Where the question of the wife’s agency is left to be found by the jury, it is most commonly inferred without direct evidence, from circumstances, and the manner in which the husband and wife live, whether together or apart. Story on Contracts 96 ; 1 Greenl. Ev., sec. 185.

In this case, the evidence introduced to prove desertion by the husband, and neglect to furnish the wife proper support, was competent, as tending to raise a presumption that she was allowed by him to make a contract for obtaining, by her own labor, the necessary support which he neglected to provide for her otherwise. Roch v. Miles, 2 Conn. 638; Castell v. Castell, 8 *130Black. 240; Gray v. Otis, 11 Vt. 628; Cox v. Hoffman, 4 Dev. & Bat. 180; Hopkins v. Mollineux, 4 Wend. 465; Montague v. Benedict, 3 B. & C. 631; Smallpiece v. Dawns, 7 C. & P. 40; Bentley v. Griffin, 5 Taunt. 56; Holt v. Brien, 4 B. & Ald. 252; Freestone v. Butcher, 9 C. & P. 643; Reeve on the Domestic Relations 80.

The evidence in the present case went to show that the husband had neglected to make suitable provision for the wife’s support, and that she had no other means to obtain the necessary support except by her own labor. On such a state of facts it is by no means clear that the law would not imply an authority in the wife to make a reasonable contract for applying her own labor to her support, on the same principle that she could bind him by her contract for necessaries. The case of Roch v. Miles, 2 Conn. 638, would seem to go upon that ground.

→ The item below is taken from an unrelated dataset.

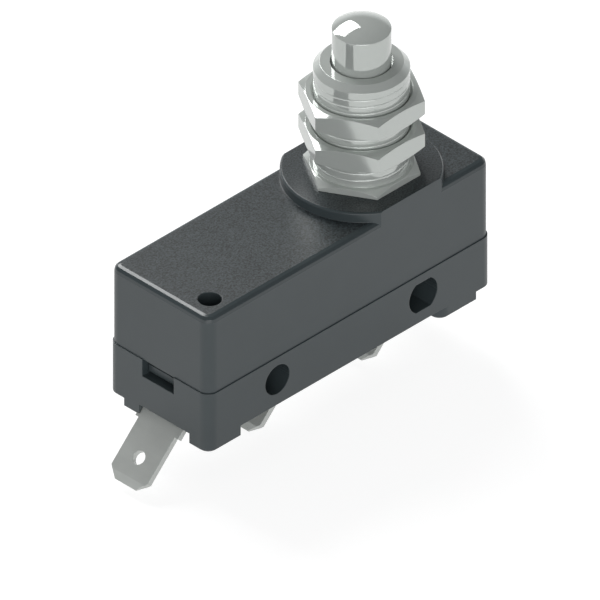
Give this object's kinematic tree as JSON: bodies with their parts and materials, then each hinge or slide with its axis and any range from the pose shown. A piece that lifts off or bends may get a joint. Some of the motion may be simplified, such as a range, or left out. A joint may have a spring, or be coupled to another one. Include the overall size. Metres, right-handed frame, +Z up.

There was abundant evidence from which the jury might find that the plaintiff knew his wife was working for the defendant on a bargain that she should receive nothing for her services beyond her support. She had lived with the defendant and worked for him, with the exception of a short interval, from 1833. The evidence tended to show that this bargain was made as early as 1839, and the terms of it repeatedly stated over, at different times, till 1847. The jury might well find, without direct evidence, that the husband, knowing all this time his wife was working for the defendant, would be informed of the terms, and assent to them. The plaintiff and the defendant had a settlement in May, 1847, which purported to be of all their affairs, and nothing was allowed or claimed in that settlement for the wife’s services ; from which the inference might' be fairly drawn that the husband was informed of the bargain the wife had made to work for her support, and assented to it.

This settlement was evidence that she had previously worked for her support, and was to have nothing more; and if she continued on in the same way, without a new bargain, the presumption would be that she worked on the same terms. Richardson v. Franconia Iron Works, 5. N. H. 294.

*131The admissions of the plaintiff’s wife as to past transactions were properly rejected. Where the wife acts as agent of the husband, her statements, made in execution of the agency, bind him as in the case of other agents; but the admissions of the wife, as such, are not competent evidence against the husband. 1 Greenl. Ev., sec. 189.

The communications made by Mitchell to Hobbs and Sanborn appear to have been made on account of the defendant. They were, then, his communications made through Mitchell, who acted as his agent, and were made to Hobbs and Sanborn as the legal advisers of the defendant. The relation of counsel and client existed between the defendant and Hobbs and Sanborn. The statement was made on behalf of the defendant, and related to the subject upon which the counsel were consulted. It was, then, a confidential communication made by the client, through an agent, to his counsel. This brings the case within the rule which protects the communications of a client, made to a legal adviser in the course of a professional employment, against disclosure in any suit. To give the communication this character it is not necessary that a suit shall be pending, or even contemplated, nor that the communication should be made by the client in person ? Was it a professional confidence ? If so, it cannot be disclosed. Greenough v. Gaskell, 1 Milne & Keene 98; Brown v. Payson, 6 N. H. 433; Greenl. Ev., sec. 237, et seq.